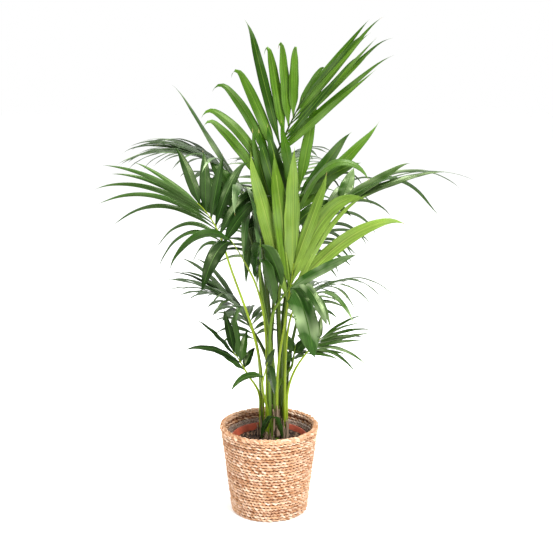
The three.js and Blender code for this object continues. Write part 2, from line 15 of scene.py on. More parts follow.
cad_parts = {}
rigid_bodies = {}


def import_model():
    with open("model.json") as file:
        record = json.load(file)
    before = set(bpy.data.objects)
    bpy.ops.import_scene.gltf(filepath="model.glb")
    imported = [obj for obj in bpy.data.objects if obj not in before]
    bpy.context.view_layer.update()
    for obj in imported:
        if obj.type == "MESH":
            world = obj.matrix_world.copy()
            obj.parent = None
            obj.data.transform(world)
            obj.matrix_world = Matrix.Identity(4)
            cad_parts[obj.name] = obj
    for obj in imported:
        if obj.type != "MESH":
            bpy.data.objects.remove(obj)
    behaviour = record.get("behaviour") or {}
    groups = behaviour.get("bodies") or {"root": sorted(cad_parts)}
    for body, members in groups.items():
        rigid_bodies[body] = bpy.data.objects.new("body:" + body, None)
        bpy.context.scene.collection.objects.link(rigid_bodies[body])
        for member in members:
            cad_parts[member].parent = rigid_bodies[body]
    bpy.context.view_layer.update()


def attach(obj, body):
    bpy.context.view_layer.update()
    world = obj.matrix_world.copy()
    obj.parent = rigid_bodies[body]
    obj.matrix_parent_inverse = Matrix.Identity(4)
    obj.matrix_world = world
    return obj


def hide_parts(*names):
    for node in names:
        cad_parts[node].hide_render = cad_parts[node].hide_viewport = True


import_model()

----

• [What to work on] Using the material above, quote the first line and each line after it, stopping at and including the line that holds "obj.parent = None".

• [Response]
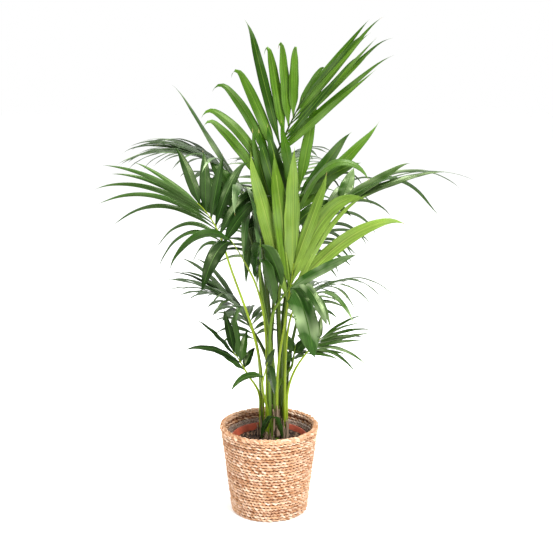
The three.js and Blender code for this object continues. Write part 2, from line 15 of scene.py on. More parts follow.
cad_parts = {}
rigid_bodies = {}


def import_model():
    with open("model.json") as file:
        record = json.load(file)
    before = set(bpy.data.objects)
    bpy.ops.import_scene.gltf(filepath="model.glb")
    imported = [obj for obj in bpy.data.objects if obj not in before]
    bpy.context.view_layer.update()
    for obj in imported:
        if obj.type == "MESH":
            world = obj.matrix_world.copy()
            obj.parent = None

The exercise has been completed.